In anderen Fällen könnten die Antworten auf die obigen Fragen auch bedeuten, dass diese entweder nicht mehr durch den polizeilichen Objektschutz betreut werden sollten oder aber die Schutzziele durch andere Konzepte effektiver erreicht werden können.

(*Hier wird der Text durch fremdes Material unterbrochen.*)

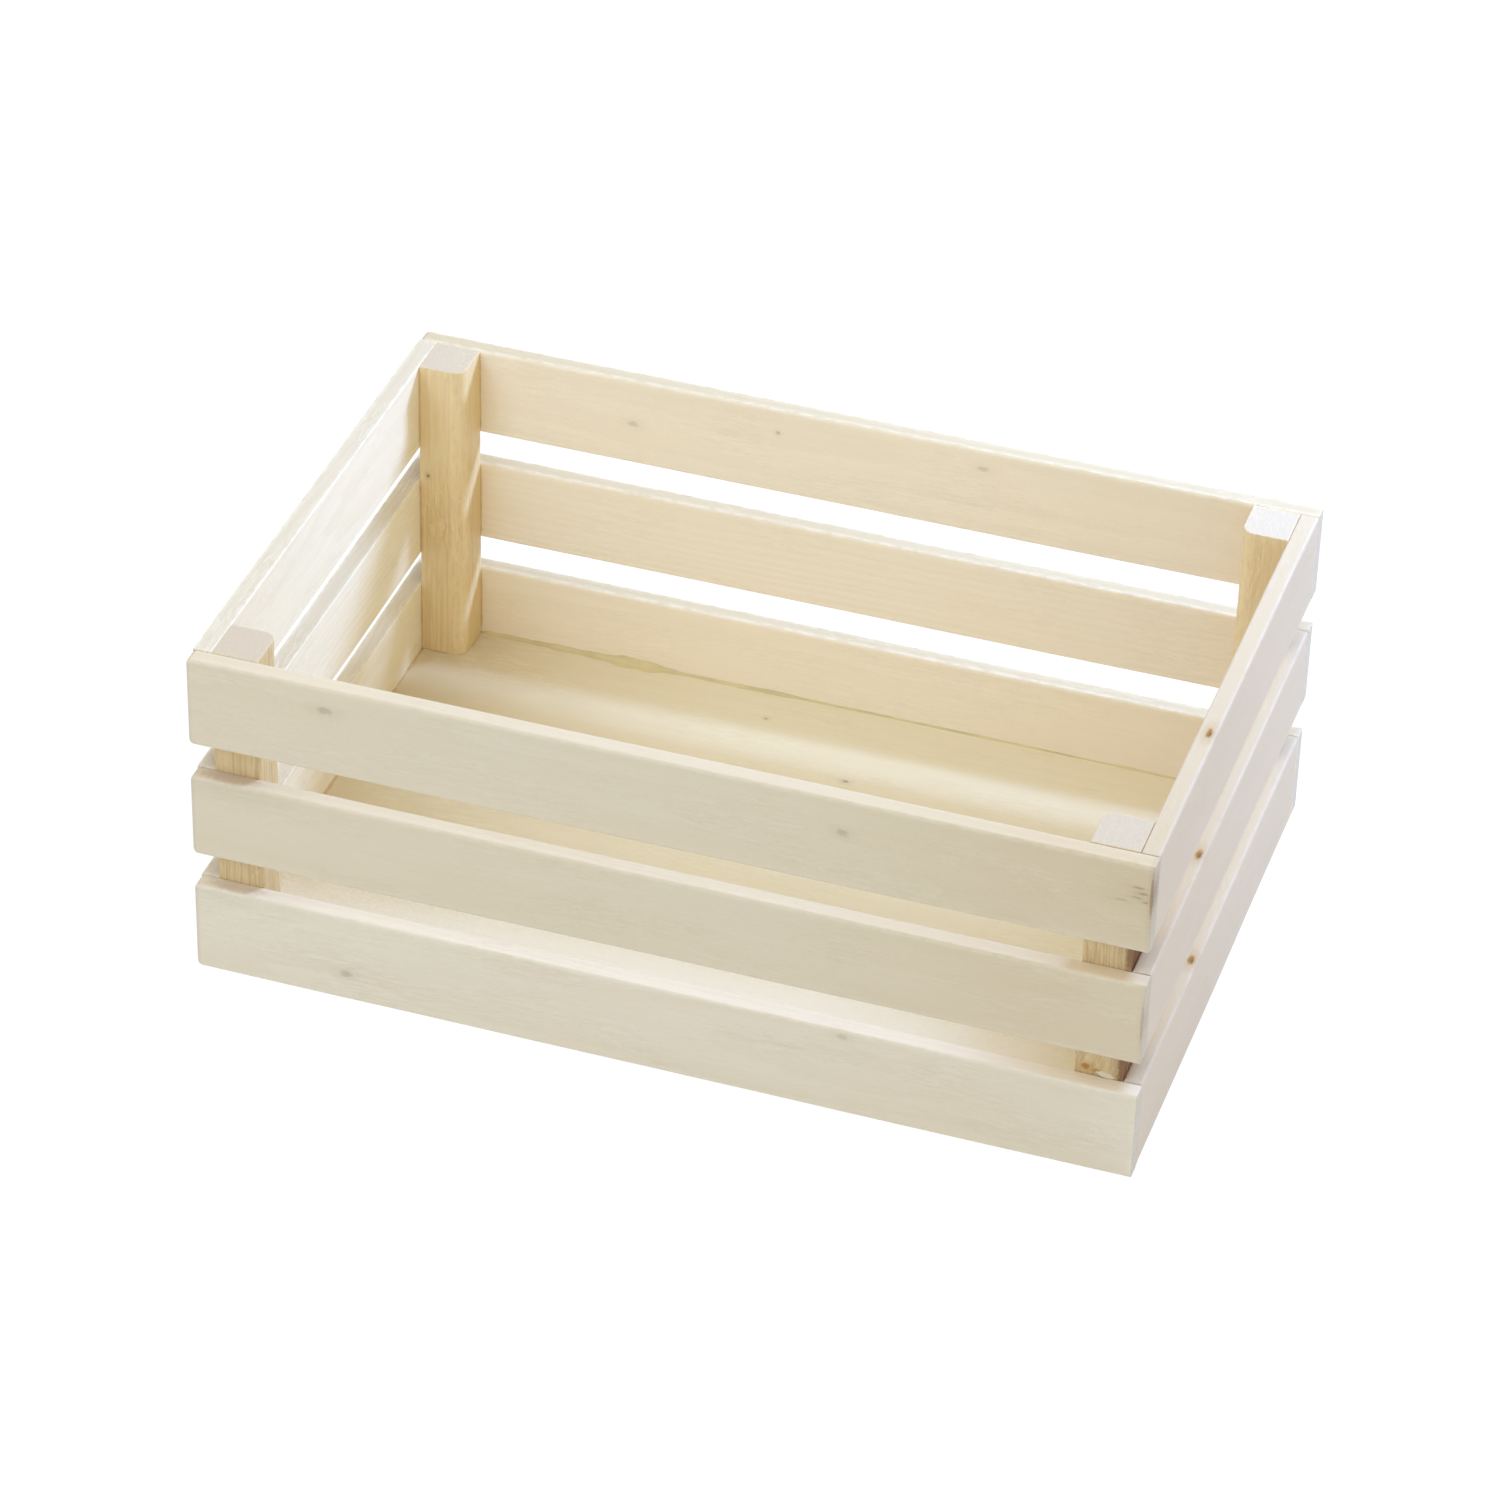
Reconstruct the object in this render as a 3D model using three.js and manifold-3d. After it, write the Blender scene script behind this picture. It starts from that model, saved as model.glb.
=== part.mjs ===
import * as THREE from "three";
import { mergeVertices } from "three/addons/utils/BufferGeometryUtils.js";
import Module from "manifold-3d";

const wasm = await Module();
wasm.setup();

// A low slatted apple crate, in millimetres. X runs along its length, Y from front to back and Z up.
// The origin is the middle of its underside.

// Overall size, measured over the slats.
const crateLength = 300;
const crateWidth = 200;

// Slats: one thickness, and a height for each row of the wall.
const slatThickness = 6;
const bottomSlatHeight = 31;
const middleSlatHeight = 29;
const topSlatHeight = 31;
const lowerGap = 12;
const upperGap = 12;
const slatEdgeRadius = 0.8;

// Corner posts: their size along X and along Y, and the rounding of the edge that faces inside.
const postWidth = 15;
const postDepth = 16;
const postInnerRadius = 4;

// Floor: a thin panel inside the walls, with the posts standing on it.
const floorThickness = 5;
const floorClearance = 0.4;

// Brads: flat wire nails with a chisel point and a small head, sunk below the face and filled over.
const bradLength = 14;
const bradWidth = 1.25;
const bradThickness = 1;
const bradHeadWidth = 2;
const bradHeadThickness = 0.8;
const bradPointLength = 1.6;
const bradCover = 0.8;
const bradStagger = 8;
const floorBradSpacing = 140;

// How finely the rounded edges are drawn.
const edgeSteps = 3;
const postArcSteps = 8;

const crateHeight = bottomSlatHeight + lowerGap + middleSlatHeight + upperGap + topSlatHeight;
const halfLength = crateLength / 2;
const halfWidth = crateWidth / 2;
const innerHalfLength = halfLength - slatThickness;
const innerHalfWidth = halfWidth - slatThickness;

// The three rows of slats, each with the height of its lower edge.
const rows = [
  { row: "bottom", base: 0, height: bottomSlatHeight },
  { row: "middle", base: bottomSlatHeight + lowerGap, height: middleSlatHeight },
  { row: "top", base: crateHeight - topSlatHeight, height: topSlatHeight },
];

// The four walls. A wall is drawn as if it were the front one, with its outer face towards -Y, and
// then turned about Z. The long walls run the full length of the crate, and the short ones fit
// between them. The ends are named in the order that a wall's own X meets them.
const walls = [
  { side: "front", long: true, turn: 0, ends: ["left", "right"] },
  { side: "right", long: false, turn: Math.PI / 2, ends: ["front", "back"] },
  { side: "back", long: true, turn: Math.PI, ends: ["right", "left"] },
  { side: "left", long: false, turn: -Math.PI / 2, ends: ["back", "front"] },
];

// How far a wall's outer face is from the middle of the crate.
const reachOf = (wall) => (wall.long ? halfWidth : halfLength);

const slatWood = new THREE.MeshStandardMaterial({ color: 0xe6dcc2, roughness: 0.72, metalness: 0 });
const postWood = new THREE.MeshStandardMaterial({ color: 0xcdb083, roughness: 0.7, metalness: 0 });
const floorWood = new THREE.MeshStandardMaterial({ color: 0xe3d6b2, roughness: 0.75, metalness: 0 });
const bradSteel = new THREE.MeshStandardMaterial({ color: 0xa9abad, roughness: 0.4, metalness: 1 });

// A closed geometry as a solid that can be joined and cut.
function toSolid(geometry) {
  const bare = geometry.clone();
  bare.deleteAttribute("normal");
  bare.deleteAttribute("uv");
  const merged = mergeVertices(bare);
  return new wasm.Manifold(
    new wasm.Mesh({
      numProp: 3,
      vertProperties: merged.attributes.position.array,
      triVerts: new Uint32Array(merged.index.array),
    }),
  );
}

// A solid back as a geometry with flat faces.
function toGeometry(solid) {
  const mesh = solid.getMesh();
  const geometry = new THREE.BufferGeometry();
  geometry.setAttribute("position", new THREE.BufferAttribute(mesh.vertProperties, 3));
  geometry.setIndex(new THREE.BufferAttribute(mesh.triVerts, 1));
  const flat = geometry.toNonIndexed();
  flat.computeVertexNormals();
  return flat;
}

// An axis-aligned block from its lowest corner to its highest.
function block(low, high) {
  const size = high.clone().sub(low);
  const middle = low.clone().add(high).divideScalar(2);
  return new THREE.BoxGeometry(size.x, size.y, size.z).translate(middle.x, middle.y, middle.z);
}

// A piece cut by each of the given geometries.
function cut(geometry, tools) {
  let solid = toSolid(geometry);
  for (const tool of tools) solid = solid.subtract(toSolid(tool));
  return toGeometry(solid);
}

// A rectangle about the origin, width along X and height along Y.
function rectangle(width, height) {
  const outline = new THREE.Shape();
  outline.moveTo(-width / 2, -height / 2);
  outline.lineTo(width / 2, -height / 2);
  outline.lineTo(width / 2, height / 2);
  outline.lineTo(-width / 2, height / 2);
  outline.closePath();
  return outline;
}

// A full-length slat, eased on all its edges. It lies along X with its outer face at y = 0, its inner
// face at y = slatThickness and its lower edge at z = 0.
function longSlat(height) {
  const radius = slatEdgeRadius;
  const face = rectangle(crateLength - 2 * radius, height - 2 * radius);
  const geometry = new THREE.ExtrudeGeometry(face, {
    depth: slatThickness - 2 * radius,
    bevelThickness: radius,
    bevelSize: radius,
    bevelSegments: edgeSteps,
  });
  return geometry.rotateX(Math.PI / 2).translate(0, slatThickness - radius, height / 2);
}

// A section drawn across Y and Z, run along X from -length / 2 to length / 2.
function alongX(section, length, curveSegments) {
  const geometry = new THREE.ExtrudeGeometry(section, {
    depth: length,
    bevelEnabled: false,
    curveSegments,
  });
  geometry.translate(0, 0, -length / 2);
  const axes = new THREE.Matrix4().makeBasis(
    new THREE.Vector3(0, 1, 0),
    new THREE.Vector3(0, 0, 1),
    new THREE.Vector3(1, 0, 0),
  );
  return geometry.applyMatrix4(axes);
}

// A slat that fits between two long ones: eased along its length, and square at the ends that butt.
// It lies as a long slat does.
function shortSlat(height) {
  const radius = slatEdgeRadius;
  const inner = slatThickness - radius;
  const section = new THREE.Shape();
  section.absarc(inner, radius, radius, -Math.PI / 2, 0);
  section.absarc(inner, height - radius, radius, 0, Math.PI / 2);
  section.absarc(radius, height - radius, radius, Math.PI / 2, Math.PI);
  section.absarc(radius, radius, radius, Math.PI, (3 * Math.PI) / 2);
  return alongX(section, 2 * innerHalfWidth, edgeSteps);
}

// A brad that points along +Y from its head at y = 0, its width along Z and its thickness along X.
function brad() {
  const neck = bradWidth / 2;
  const head = bradHeadWidth / 2;
  const shoulder = bradLength - bradPointLength;
  const outline = new THREE.Shape();
  outline.moveTo(0, -head);
  outline.lineTo(bradHeadThickness, -head);
  outline.lineTo(bradHeadThickness, -neck);
  outline.lineTo(shoulder, -neck);
  outline.lineTo(bradLength, 0);
  outline.lineTo(shoulder, neck);
  outline.lineTo(bradHeadThickness, neck);
  outline.lineTo(bradHeadThickness, head);
  outline.lineTo(0, head);
  outline.closePath();
  return alongX(outline, bradThickness, edgeSteps);
}

// The room that a brad takes, for a brad whose head is at a given place: a wide slot for the head and
// a narrow one for the wire, as long as the brad.
function bradSlots(x, y, z) {
  const side = bradThickness / 2;
  return [
    [bradHeadWidth / 2, bradHeadThickness],
    [bradWidth / 2, bradLength],
  ].map(([half, length]) =>
    block(
      new THREE.Vector3(x - side, y, z - half),
      new THREE.Vector3(x + side, y + length, z + half),
    ),
  );
}

// Where a wall's brads go, in the wall's own frame. One brad at each end of each slat meets the middle
// of the post behind it. The long walls' brads sit above the middle of the slat and the short walls'
// below it, so that they pass each other inside the post. The floor's brads go through the bottom slat
// into the edge of the panel.
function bradsOf(wall) {
  const toPost = wall.long ? innerHalfLength - postWidth / 2 : innerHalfWidth - postDepth / 2;
  const lift = wall.long ? bradStagger / 2 : -bradStagger / 2;
  const inPosts = rows.flatMap(({ row, base, height }) =>
    wall.ends.map((end, index) => ({
      name: `${wall.side}_${row}_slat_${end}_brad`,
      row,
      x: index ? toPost : -toPost,
      z: base + height / 2 + lift,
    })),
  );
  const floorEnds = wall.long ? wall.ends : ["middle"];
  const inFloor = floorEnds.map((end, index) => ({
    name: `floor_${wall.side}_${end}_brad`,
    row: "bottom",
    x: (index - (floorEnds.length - 1) / 2) * floorBradSpacing,
    z: floorThickness / 2,
  }));
  return [...inPosts, ...inFloor];
}

// A corner post that stands on the floor, in the corner that the two signs name, with its edge towards
// the middle of the crate rounded.
function post(signX, signY) {
  const radius = postInnerRadius;
  const arc = new THREE.Path().absarc(
    postWidth - radius,
    postDepth - radius,
    radius,
    0,
    Math.PI / 2,
  );
  const corner = [
    new THREE.Vector2(0, 0),
    new THREE.Vector2(postWidth, 0),
    ...arc.getPoints(postArcSteps),
    new THREE.Vector2(0, postDepth),
  ];
  const outline = new THREE.Shape(
    corner.map(({ x, y }) => new THREE.Vector2(-signX * x, -signY * y)),
  );
  return new THREE.ExtrudeGeometry(outline, {
    depth: crateHeight - floorThickness,
    bevelEnabled: false,
  }).translate(signX * innerHalfLength, signY * innerHalfWidth, floorThickness);
}

// The floor panel, a little smaller than the room between the walls.
function floorPanel() {
  const reachX = innerHalfLength - floorClearance;
  const reachY = innerHalfWidth - floorClearance;
  return block(
    new THREE.Vector3(-reachX, -reachY, 0),
    new THREE.Vector3(reachX, reachY, floorThickness),
  );
}

function named(geometry, material, name) {
  const mesh = new THREE.Mesh(geometry, material);
  mesh.name = name;
  return mesh;
}

// One wall: its three slats, and the brads that hold them. The brads' slots open only at the inner
// faces, because the outer ones are filled over.
function buildWall(wall) {
  const group = new THREE.Group();
  const reach = reachOf(wall);
  const places = bradsOf(wall);
  const drawSlat = wall.long ? longSlat : shortSlat;
  for (const { row, base, height } of rows) {
    const slots = places
      .filter((place) => place.row === row)
      .flatMap((place) => bradSlots(place.x, bradCover, place.z - base));
    const slat = named(cut(drawSlat(height), slots), slatWood, `${wall.side}_${row}_slat`);
    slat.position.set(0, -reach, base);
    group.add(slat);
  }
  for (const { name, x, z } of places) {
    const pin = named(brad(), bradSteel, name);
    pin.position.set(x, bradCover - reach, z);
    group.add(pin);
  }
  group.rotation.z = wall.turn;
  return group;
}

// Every brad's slots in the crate's own frame, to cut the posts and the floor with.
const driven = walls.flatMap((wall) => {
  const turned = new THREE.Matrix4().makeRotationZ(wall.turn);
  return bradsOf(wall)
    .flatMap(({ x, z }) => bradSlots(x, bradCover - reachOf(wall), z))
    .map((slot) => slot.applyMatrix4(turned));
});

const crate = new THREE.Group();
for (const wall of walls) crate.add(buildWall(wall));
for (const [front, signY] of [["front", -1], ["back", 1]])
  for (const [left, signX] of [["left", -1], ["right", 1]])
    crate.add(named(cut(post(signX, signY), driven), postWood, `${front}_${left}_post`));
crate.add(named(cut(floorPanel(), driven), floorWood, "floor_panel"));

export default crate;
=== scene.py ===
"""The looks of a slatted apple crate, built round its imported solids.

It is laid out as an add-on: an operator for each group of boards, for the glue, the brads and the
stage, with the sizes and colours that a user would change kept in property groups. Lengths are in
metres, apart from those of marks and growth rings, which are in millimetres.
"""

import math
from dataclasses import dataclass

import bmesh
import bpy
import numpy as np
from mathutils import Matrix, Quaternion, Vector


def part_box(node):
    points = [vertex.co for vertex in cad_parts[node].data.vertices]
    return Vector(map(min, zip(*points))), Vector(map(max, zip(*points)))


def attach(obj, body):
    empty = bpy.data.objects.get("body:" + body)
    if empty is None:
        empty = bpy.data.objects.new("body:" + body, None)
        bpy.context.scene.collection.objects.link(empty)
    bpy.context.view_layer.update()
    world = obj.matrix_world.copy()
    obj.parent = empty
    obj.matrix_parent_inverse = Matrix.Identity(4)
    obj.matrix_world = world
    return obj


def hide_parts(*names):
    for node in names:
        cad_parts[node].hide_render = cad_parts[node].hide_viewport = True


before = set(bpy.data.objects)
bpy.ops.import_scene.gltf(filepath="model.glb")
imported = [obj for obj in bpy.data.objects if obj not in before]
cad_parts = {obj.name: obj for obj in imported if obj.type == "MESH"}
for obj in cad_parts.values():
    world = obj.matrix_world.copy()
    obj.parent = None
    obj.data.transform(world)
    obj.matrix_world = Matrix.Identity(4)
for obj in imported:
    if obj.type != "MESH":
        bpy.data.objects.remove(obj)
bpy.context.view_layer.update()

bl_info = {
    "name": "Slatted apple crate",
    "version": (1, 0, 0),
    "blender": (4, 5, 0),
    "location": "3D View > Sidebar > Crate",
    "description": "Builds the boards, glue, brads and studio of a slatted apple crate",
    "category": "Object",
}

MM = 0.001

SIDES = ("front", "right", "back", "left")
ROWS = ("bottom", "middle", "top")
CORNERS = (("front", "left"), ("front", "right"), ("back", "left"), ("back", "right"))


def tone(red, green, blue):
    """A colour given as it shows on a screen, from 0 to 255, in the linear values Blender keeps."""

    def linear(value):
        part = value / 255
        return part / 12.92 if part <= 0.04045 else ((part + 0.055) / 1.055) ** 2.4

    return tuple(linear(value) for value in (red, green, blue))


def number(name, description, default, **more):
    return bpy.props.FloatProperty(name=name, description=description, default=default, **more)


def length(name, description, millimetres):
    kind = {"subtype": "DISTANCE", "unit": "LENGTH", "precision": 5, "min": 0}
    return number(name, description, millimetres * MM, **kind)


def share(name, description, default):
    return number(name, description, default, subtype="FACTOR", min=0, max=1)


def triple(name, description, default, **more):
    return bpy.props.FloatVectorProperty(
        name=name, description=description, size=3, default=default, **more
    )


def colour(name, description, *shown):
    return triple(name, description, tone(*shown), subtype="COLOR", min=0, max=1)


def spot(name, description, place):
    return triple(name, description, place, subtype="XYZ", unit="LENGTH", precision=4)


class CrateShape(bpy.types.PropertyGroup):
    """How the boards are shaped beyond their plain sizes, which come from the frame."""

    edge_radius: length("Edge radius", "Rounding of the slats' long edges", 0.8)
    corner_radius: length("Corner radius", "Rounding of a long slat's corners in its face", 1.8)
    tip_radius: length("Tip radius", "Rounding of a long slat's end face", 1.2)
    butt_radius: length("Butt radius", "Rounding of ends that meet another board", 0.25)
    post_radius: length("Post radius", "Rounding of a post's edge that faces inside", 4)
    post_edge_radius: length("Post edge radius", "Rounding of a post's other edges", 0.2)
    post_rib_depth: length("Post rib depth", "Depth of the saw ribs down the posts", 0.05)
    bow: length("Bow", "How far a board strays from straight", 0.15)
    waver: length("Waver", "How uneven a planed face is", 0.05)
    fibre_relief: length("Fibre relief", "How far raised grain stands on a face", 0.018)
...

Insgesamt muss es doch das Interesse sowohl der politischen Verantwortungsträger als auch der zu schützenden Einrichtungen sein, dass Schutzkonzepte möglichst wirksam sind. Ob dies bei den aktuellen Schutzmaßnahmen der Fall ist, erscheint äußerst fraglich.

[i]
Art. 31 Abs. 3
Vorbehaltlich des Absatzes 2 hat der Empfangsstaat die besondere Pflicht, alle geeigneten Maßnahmen zu treffen, um die konsularischen Räumlichkeiten vor jedem Eindringen und jeder Beschädigung zu schützen und um zu verhindern, dass der Friede der konsularischen Vertretung gestört oder ihre Würde beeinträchtigt wird.

Art. 40
Der Empfangsstaat behandelt die Konsularbeamten mit gebührender Achtung und trifft alle geeigneten Maßnahmen, um jeden Angriff auf ihre Person, ihre Freiheit oder ihre Würde zu verhindern.

Art. 59
Der Empfangsstaat trifft alle erforderlichen Maßnahmen, um die konsularischen Räumlichkeiten einer von einem Wahlkonsularbeamten geleiteten konsularischen Vertretung vor jedem Eindringen und jeder Beschädigung zu schützen und um zu verhindern, dass der Friede der konsularischen Vertretung gestört oder ihre Würde beeinträchtigt wird.